80 Dead, Including at Least One American in Europe's Deadliest Train Crash in Over Two Decades

Santiago de Compostela, Spain - July 24, 2013
An eight-car RENFE express train crashed on Wednesday night in northwest Spain, killing at least 80 people and injuring over 170 others. RENFE is Spain's high-speed rail network. The crash is Spain's largest disaster since the 2004 terrorist attack at Madrid's Atocha train station, which left 191 people dead. 

The U.S. State Department issued a statement in the aftermath of the tragedy, indicating that one American had been killed in the crash, and five others had been injured, though "these numbers may change as we receive additional information." 
The fatal crash occurred at 8:41 p.m. local time in the city of Santiago de Compostela. The train was on its way to the city of Ferrol from Madrid when it crashed roughly two miles outside of Santiago de Compostela station. Dramatic video footage of the crash shows the train speeding as it left the tracks on a curve and violently overturned. Officials have said excessive speed is the likely cause of the crash. 

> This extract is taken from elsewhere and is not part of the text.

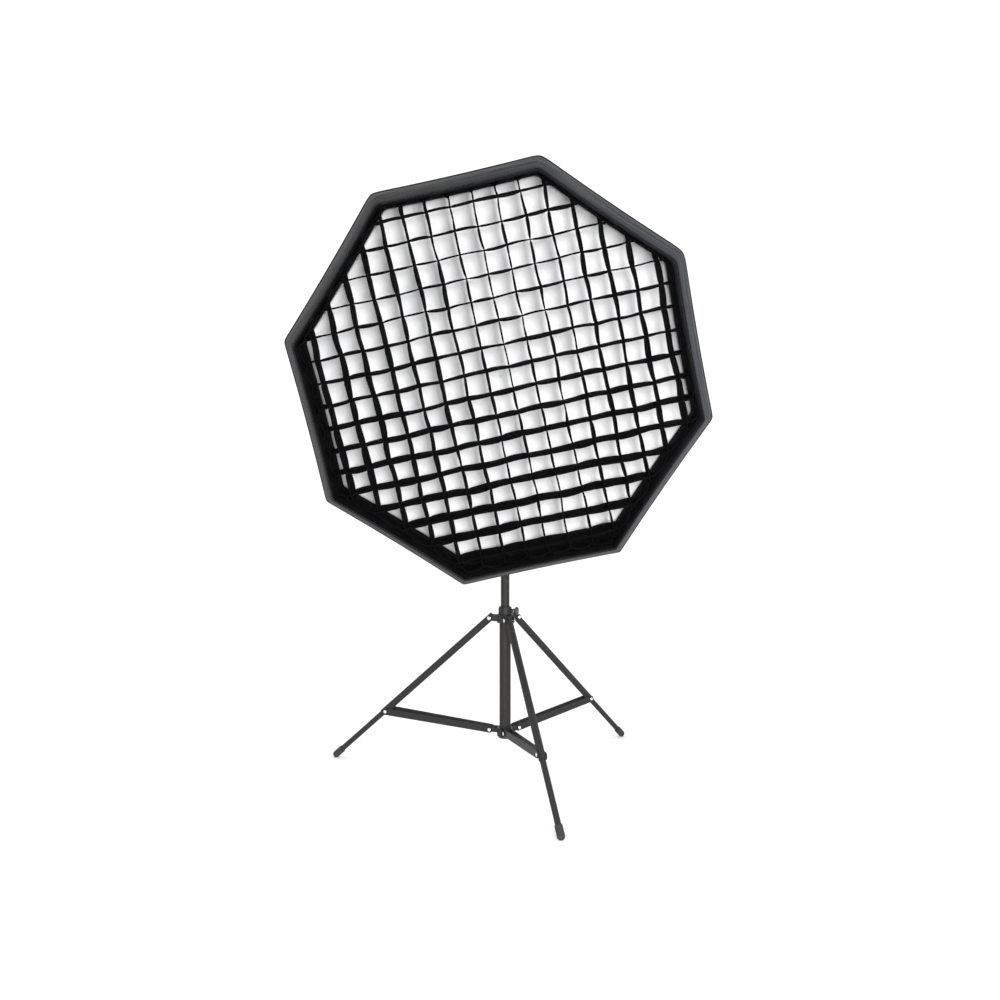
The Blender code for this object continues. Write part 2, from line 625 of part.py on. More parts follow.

A Spanish newspaper quoted the train driver as traveling at a speed of 118 miles per hour on the curve. The speed limit for that section of track is 49 miles per hour. The train driver, who was hospitalized in the crash, has been placed under formal investigation and a judge has ordered law enforcement officials to take a statement.  
As of Thursday morning, 95 people remain in the hospital, including 36 people that are listed in critical condition. Four of those critical are children. Tomas Lopez was traveling with his wife and two children on the train. "My daughter is okay but I don't know where my wife and son are…I have been looking for them all night from one place to another," he told Reuters. So many local residents have turned out to donate blood that a second donation site had to be set up to accommodate them. 
After visiting the site of the crash, Mariano Rajoy, Spain's Prime Minister, declared three days of national mourning. "The scene is shocking," he said in a radio interview. President Obama expressed his condolences to the people of Spain, saying in a statement, "today the American people grieve with our Spanish friends."